### Written instruction:
The lines to return are those from the one containing "obj.parent = empty" down to the one containing "return Matrix.Translation(self.origin) @", inclusive; return them exactly and nothing else.

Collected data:
>>>

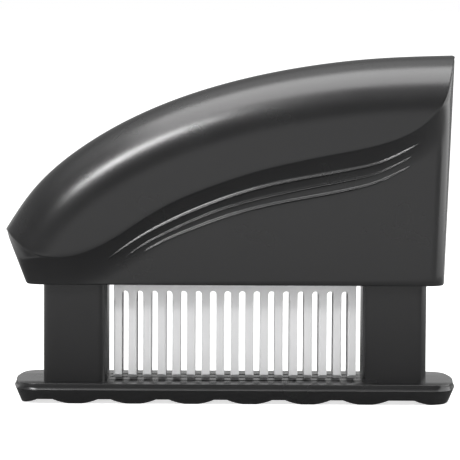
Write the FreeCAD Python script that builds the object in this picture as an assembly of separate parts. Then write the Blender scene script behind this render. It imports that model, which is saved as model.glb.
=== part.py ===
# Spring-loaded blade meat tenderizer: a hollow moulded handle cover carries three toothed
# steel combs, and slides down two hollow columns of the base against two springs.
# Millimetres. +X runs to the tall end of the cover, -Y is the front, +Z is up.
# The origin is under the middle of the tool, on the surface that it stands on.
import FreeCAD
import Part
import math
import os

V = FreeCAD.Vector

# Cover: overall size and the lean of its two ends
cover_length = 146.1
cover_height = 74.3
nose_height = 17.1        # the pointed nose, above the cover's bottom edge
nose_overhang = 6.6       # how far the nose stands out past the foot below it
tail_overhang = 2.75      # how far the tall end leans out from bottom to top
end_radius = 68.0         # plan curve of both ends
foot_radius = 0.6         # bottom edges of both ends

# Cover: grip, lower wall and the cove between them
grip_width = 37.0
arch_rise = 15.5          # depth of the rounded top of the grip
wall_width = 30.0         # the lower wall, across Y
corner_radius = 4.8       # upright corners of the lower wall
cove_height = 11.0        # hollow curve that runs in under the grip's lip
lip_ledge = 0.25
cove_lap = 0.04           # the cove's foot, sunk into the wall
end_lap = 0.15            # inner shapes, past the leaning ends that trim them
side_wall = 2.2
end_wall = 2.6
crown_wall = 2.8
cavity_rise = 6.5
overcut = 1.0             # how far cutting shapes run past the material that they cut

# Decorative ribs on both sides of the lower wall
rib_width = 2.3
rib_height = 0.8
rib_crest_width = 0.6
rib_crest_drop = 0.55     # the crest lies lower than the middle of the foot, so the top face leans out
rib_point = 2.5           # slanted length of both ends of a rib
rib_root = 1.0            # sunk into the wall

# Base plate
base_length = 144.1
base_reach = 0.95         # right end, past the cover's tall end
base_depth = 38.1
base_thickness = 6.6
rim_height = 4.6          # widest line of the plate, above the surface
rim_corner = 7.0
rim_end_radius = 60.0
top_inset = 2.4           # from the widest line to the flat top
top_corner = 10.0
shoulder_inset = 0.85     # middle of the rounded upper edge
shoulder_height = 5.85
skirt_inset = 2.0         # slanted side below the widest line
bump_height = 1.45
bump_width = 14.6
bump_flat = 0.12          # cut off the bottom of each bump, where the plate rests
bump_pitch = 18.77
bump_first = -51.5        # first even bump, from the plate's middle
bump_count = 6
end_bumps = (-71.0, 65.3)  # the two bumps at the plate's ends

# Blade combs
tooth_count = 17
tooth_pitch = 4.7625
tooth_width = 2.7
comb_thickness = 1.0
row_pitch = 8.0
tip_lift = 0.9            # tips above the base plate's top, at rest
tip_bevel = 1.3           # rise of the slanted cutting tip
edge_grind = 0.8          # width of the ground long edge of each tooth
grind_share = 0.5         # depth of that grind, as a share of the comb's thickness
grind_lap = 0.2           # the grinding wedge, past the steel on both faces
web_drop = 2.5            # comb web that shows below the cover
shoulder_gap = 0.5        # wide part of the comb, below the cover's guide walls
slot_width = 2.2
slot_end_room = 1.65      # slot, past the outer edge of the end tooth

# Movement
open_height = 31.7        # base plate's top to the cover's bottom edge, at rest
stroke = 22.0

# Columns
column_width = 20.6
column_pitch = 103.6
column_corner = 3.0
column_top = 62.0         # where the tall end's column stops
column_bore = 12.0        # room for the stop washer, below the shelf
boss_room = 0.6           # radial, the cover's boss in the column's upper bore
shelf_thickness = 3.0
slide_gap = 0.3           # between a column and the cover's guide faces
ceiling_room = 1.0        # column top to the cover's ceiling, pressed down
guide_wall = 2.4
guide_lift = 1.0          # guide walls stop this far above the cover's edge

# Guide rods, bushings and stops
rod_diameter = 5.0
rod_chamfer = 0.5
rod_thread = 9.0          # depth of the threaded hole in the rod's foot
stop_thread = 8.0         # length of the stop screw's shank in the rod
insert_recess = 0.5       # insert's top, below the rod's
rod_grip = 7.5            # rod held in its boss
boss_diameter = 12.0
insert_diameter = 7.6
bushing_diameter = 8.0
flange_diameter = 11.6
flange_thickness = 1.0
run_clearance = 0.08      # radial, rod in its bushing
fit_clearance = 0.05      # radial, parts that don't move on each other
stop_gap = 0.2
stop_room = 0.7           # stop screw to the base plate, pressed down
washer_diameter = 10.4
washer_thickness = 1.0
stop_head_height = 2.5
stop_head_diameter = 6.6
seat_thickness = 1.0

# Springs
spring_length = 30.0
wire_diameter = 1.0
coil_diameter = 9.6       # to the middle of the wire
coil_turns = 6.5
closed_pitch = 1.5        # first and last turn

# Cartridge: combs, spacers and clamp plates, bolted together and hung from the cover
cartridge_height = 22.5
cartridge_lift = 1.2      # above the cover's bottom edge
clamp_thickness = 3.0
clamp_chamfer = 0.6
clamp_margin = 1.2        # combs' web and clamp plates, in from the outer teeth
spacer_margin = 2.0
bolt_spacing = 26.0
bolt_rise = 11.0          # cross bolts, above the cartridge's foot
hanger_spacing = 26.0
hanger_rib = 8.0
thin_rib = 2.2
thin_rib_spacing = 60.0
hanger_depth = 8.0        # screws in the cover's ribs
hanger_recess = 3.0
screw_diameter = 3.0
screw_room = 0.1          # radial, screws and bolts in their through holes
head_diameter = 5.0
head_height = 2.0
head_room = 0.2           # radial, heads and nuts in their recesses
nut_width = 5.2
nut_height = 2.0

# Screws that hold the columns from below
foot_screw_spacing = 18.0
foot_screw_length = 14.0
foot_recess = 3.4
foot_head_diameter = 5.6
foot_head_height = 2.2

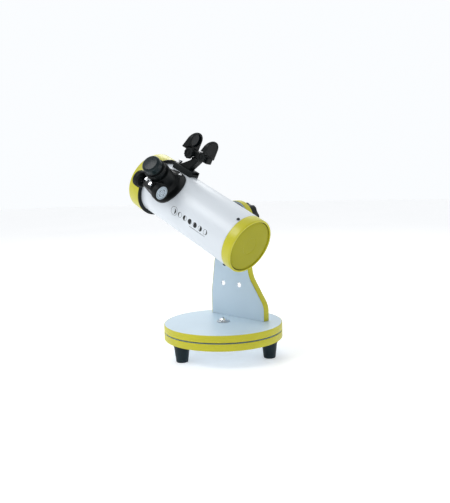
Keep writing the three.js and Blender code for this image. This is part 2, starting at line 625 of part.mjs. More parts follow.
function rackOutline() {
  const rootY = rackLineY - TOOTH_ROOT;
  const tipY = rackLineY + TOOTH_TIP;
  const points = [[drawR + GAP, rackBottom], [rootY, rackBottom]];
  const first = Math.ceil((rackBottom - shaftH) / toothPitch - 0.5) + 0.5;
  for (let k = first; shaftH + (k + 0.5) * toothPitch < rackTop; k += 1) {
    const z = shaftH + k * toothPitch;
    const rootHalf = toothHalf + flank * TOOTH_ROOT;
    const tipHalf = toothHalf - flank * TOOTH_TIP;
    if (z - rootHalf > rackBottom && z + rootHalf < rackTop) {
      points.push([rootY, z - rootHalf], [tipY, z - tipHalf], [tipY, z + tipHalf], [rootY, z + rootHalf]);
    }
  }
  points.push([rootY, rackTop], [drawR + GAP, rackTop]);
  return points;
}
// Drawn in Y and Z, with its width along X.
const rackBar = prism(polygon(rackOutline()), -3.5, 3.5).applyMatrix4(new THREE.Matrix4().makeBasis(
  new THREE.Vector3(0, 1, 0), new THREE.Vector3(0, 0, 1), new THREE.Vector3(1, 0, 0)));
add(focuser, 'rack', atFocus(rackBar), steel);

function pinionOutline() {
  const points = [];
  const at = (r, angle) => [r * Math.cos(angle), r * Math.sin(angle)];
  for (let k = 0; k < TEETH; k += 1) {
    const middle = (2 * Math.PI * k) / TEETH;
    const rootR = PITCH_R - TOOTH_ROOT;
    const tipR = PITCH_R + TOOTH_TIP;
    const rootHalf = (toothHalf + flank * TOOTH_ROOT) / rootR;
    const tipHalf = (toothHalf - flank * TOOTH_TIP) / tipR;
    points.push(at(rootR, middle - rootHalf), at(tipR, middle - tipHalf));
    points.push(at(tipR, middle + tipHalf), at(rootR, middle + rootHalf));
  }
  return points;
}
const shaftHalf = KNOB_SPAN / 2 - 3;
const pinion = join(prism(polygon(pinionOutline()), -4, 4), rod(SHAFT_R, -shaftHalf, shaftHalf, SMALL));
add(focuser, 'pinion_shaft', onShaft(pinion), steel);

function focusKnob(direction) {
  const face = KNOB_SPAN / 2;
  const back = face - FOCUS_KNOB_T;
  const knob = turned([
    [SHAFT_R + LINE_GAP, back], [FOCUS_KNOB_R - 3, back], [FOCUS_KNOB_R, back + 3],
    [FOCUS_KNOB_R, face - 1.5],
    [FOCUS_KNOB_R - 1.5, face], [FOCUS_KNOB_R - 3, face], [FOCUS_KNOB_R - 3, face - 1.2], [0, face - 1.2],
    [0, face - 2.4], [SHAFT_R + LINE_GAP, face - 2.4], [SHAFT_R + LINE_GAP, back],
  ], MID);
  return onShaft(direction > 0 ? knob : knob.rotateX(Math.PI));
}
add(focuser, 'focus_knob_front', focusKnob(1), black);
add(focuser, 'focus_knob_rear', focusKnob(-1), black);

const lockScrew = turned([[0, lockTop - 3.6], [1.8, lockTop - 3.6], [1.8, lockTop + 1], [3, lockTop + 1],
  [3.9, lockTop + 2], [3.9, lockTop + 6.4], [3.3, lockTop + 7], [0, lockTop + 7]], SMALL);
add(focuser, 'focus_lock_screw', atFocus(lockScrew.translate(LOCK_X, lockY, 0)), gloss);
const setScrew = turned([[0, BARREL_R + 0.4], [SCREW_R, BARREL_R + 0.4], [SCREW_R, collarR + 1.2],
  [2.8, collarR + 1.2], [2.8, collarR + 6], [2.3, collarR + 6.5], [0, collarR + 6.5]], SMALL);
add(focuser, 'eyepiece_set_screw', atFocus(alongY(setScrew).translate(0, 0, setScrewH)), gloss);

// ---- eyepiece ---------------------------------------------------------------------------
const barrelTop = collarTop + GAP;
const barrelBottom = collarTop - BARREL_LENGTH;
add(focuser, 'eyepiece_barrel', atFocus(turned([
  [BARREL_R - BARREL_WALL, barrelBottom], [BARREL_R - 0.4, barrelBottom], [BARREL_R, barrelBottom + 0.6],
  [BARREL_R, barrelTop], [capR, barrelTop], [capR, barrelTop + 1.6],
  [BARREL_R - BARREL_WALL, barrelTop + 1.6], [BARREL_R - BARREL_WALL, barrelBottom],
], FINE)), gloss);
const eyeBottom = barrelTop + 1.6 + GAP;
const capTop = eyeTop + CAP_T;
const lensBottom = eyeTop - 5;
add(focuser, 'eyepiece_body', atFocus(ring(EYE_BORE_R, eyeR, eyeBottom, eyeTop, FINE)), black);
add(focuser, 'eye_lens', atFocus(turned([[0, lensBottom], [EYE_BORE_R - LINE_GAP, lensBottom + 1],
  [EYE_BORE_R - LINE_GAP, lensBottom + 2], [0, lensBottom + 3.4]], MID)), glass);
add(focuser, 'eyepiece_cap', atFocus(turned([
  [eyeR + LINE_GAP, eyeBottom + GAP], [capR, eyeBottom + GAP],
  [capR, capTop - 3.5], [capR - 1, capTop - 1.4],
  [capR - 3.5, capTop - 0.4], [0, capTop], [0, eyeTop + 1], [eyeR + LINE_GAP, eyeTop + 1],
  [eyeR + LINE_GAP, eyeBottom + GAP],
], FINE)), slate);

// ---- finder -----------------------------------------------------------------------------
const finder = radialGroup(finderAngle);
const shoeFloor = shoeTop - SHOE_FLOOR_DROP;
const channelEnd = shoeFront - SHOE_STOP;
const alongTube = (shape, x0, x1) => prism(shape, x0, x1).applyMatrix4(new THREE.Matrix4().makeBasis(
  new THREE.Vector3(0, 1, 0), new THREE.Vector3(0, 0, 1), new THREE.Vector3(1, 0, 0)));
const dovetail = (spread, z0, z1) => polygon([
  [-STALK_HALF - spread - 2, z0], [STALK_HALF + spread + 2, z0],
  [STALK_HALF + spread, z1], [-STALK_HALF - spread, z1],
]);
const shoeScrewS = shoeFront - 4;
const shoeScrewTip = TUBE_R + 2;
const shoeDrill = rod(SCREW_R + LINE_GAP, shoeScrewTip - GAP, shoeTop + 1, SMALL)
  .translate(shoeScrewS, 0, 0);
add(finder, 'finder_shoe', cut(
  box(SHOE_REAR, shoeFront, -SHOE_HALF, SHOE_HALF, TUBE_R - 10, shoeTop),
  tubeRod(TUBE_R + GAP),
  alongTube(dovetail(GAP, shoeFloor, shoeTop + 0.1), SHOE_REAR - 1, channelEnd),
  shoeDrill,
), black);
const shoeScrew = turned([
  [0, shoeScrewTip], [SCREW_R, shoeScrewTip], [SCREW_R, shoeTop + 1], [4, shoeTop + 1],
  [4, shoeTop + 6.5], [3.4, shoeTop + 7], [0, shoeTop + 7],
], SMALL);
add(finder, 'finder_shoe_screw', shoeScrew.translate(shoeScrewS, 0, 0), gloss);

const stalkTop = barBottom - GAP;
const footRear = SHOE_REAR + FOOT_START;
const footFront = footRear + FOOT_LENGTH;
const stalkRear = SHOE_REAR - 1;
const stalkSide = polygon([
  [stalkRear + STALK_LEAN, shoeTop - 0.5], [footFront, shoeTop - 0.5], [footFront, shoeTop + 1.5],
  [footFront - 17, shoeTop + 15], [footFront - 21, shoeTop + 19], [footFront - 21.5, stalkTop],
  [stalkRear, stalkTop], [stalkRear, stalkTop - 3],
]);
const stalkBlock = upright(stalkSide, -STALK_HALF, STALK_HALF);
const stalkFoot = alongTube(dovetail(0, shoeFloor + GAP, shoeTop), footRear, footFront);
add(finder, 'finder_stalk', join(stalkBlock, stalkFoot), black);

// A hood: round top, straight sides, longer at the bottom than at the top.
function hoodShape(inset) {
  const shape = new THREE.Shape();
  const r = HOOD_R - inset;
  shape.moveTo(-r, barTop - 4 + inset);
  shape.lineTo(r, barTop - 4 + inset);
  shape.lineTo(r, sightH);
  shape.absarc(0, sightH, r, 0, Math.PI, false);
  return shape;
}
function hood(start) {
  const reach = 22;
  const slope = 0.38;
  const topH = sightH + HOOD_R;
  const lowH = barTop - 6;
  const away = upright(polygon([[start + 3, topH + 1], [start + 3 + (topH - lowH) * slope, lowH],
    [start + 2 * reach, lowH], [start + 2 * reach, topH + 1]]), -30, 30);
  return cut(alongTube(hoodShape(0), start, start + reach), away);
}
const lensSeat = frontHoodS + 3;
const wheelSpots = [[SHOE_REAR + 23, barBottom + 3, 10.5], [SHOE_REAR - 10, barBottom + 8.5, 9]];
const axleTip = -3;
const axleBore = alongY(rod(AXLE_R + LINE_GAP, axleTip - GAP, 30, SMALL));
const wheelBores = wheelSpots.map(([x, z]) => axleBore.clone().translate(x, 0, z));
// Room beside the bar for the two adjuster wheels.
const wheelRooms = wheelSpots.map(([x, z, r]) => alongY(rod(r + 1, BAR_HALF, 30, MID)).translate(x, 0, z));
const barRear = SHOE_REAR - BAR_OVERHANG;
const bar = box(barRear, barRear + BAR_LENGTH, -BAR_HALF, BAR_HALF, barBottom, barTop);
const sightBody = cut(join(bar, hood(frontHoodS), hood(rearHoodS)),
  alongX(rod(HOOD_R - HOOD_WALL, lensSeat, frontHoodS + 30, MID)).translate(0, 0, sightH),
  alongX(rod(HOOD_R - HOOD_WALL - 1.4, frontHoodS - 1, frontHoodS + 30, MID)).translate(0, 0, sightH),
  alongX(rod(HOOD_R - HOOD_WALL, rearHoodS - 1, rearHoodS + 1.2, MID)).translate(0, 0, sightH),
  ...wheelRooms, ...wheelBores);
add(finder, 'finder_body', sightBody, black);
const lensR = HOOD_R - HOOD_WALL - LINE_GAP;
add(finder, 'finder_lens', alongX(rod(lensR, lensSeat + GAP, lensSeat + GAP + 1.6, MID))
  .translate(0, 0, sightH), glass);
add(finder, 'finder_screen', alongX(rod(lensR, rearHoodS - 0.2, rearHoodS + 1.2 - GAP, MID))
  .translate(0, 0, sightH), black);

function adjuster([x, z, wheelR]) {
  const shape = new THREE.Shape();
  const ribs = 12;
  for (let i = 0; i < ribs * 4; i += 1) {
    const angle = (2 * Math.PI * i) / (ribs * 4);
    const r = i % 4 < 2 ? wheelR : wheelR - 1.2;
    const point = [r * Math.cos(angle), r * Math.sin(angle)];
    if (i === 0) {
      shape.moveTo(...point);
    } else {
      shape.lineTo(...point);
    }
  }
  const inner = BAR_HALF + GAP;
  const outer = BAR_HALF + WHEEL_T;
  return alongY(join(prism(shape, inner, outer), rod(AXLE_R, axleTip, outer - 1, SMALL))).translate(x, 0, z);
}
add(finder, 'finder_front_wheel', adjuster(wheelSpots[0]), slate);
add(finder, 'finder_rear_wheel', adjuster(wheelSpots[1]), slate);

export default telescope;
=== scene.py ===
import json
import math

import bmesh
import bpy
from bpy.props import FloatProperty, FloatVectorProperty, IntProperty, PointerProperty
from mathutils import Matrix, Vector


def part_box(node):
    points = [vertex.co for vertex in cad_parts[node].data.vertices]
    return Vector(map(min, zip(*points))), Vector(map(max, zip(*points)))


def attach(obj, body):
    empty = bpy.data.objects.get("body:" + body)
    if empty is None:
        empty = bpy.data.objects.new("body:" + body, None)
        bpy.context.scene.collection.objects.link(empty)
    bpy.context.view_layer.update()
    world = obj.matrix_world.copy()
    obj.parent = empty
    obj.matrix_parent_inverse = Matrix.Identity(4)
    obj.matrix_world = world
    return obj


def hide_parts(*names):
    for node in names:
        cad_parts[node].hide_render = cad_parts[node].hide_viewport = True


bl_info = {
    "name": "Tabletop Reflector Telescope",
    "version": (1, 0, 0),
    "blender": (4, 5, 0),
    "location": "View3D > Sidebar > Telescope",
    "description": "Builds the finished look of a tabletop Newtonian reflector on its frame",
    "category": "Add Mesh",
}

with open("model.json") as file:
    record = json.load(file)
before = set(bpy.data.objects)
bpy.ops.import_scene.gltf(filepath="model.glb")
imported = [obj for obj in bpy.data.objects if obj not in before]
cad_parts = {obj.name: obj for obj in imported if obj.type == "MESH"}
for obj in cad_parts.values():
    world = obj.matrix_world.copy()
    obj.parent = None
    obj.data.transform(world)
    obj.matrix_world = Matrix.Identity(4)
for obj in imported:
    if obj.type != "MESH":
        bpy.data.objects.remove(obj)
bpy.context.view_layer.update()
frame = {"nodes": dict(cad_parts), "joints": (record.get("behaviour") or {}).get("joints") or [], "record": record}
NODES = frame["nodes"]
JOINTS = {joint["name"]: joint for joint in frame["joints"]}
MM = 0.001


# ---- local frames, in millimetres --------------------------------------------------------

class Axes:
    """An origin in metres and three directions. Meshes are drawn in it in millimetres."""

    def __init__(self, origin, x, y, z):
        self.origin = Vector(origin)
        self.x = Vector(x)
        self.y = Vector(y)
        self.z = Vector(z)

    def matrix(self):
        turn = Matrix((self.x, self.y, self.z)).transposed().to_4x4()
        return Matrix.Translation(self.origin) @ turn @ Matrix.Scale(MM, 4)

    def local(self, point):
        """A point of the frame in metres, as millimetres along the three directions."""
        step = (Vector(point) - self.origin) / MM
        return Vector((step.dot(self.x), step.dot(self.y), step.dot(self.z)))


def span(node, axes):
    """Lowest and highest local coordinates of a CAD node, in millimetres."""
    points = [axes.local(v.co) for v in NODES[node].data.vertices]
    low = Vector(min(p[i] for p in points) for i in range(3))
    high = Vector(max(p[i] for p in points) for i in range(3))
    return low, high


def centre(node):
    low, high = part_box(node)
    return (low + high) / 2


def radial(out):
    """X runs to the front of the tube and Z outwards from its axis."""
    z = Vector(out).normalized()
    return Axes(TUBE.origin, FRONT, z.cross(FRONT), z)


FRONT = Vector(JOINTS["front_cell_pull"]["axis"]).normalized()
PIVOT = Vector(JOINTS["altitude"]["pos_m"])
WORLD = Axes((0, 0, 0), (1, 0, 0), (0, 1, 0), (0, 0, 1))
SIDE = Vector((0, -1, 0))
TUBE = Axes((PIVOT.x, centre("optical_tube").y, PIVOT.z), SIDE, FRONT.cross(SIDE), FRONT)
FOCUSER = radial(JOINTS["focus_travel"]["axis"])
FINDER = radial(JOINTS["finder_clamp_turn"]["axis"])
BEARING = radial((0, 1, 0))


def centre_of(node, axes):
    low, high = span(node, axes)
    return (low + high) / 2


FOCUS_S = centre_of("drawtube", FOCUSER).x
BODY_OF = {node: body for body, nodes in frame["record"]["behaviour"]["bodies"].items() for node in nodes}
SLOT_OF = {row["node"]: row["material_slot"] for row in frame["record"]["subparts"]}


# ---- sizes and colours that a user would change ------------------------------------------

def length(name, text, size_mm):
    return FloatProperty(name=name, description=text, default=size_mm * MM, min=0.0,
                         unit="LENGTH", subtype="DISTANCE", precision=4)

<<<

### Exercise solution:
    obj.parent = empty
    obj.matrix_parent_inverse = Matrix.Identity(4)
    obj.matrix_world = world
    return obj


def hide_parts(*names):
    for node in names:
        cad_parts[node].hide_render = cad_parts[node].hide_viewport = True


bl_info = {
    "name": "Tabletop Reflector Telescope",
    "version": (1, 0, 0),
    "blender": (4, 5, 0),
    "location": "View3D > Sidebar > Telescope",
    "description": "Builds the finished look of a tabletop Newtonian reflector on its frame",
    "category": "Add Mesh",
}

with open("model.json") as file:
    record = json.load(file)
before = set(bpy.data.objects)
bpy.ops.import_scene.gltf(filepath="model.glb")
imported = [obj for obj in bpy.data.objects if obj not in before]
cad_parts = {obj.name: obj for obj in imported if obj.type == "MESH"}
for obj in cad_parts.values():
    world = obj.matrix_world.copy()
    obj.parent = None
    obj.data.transform(world)
    obj.matrix_world = Matrix.Identity(4)
for obj in imported:
    if obj.type != "MESH":
        bpy.data.objects.remove(obj)
bpy.context.view_layer.update()
frame = {"nodes": dict(cad_parts), "joints": (record.get("behaviour") or {}).get("joints") or [], "record": record}
NODES = frame["nodes"]
JOINTS = {joint["name"]: joint for joint in frame["joints"]}
MM = 0.001


# ---- local frames, in millimetres --------------------------------------------------------

class Axes:
    """An origin in metres and three directions. Meshes are drawn in it in millimetres."""

    def __init__(self, origin, x, y, z):
        self.origin = Vector(origin)
        self.x = Vector(x)
        self.y = Vector(y)
        self.z = Vector(z)

    def matrix(self):
        turn = Matrix((self.x, self.y, self.z)).transposed().to_4x4()
        return Matrix.Translation(self.origin) @ turn @ Matrix.Scale(MM, 4)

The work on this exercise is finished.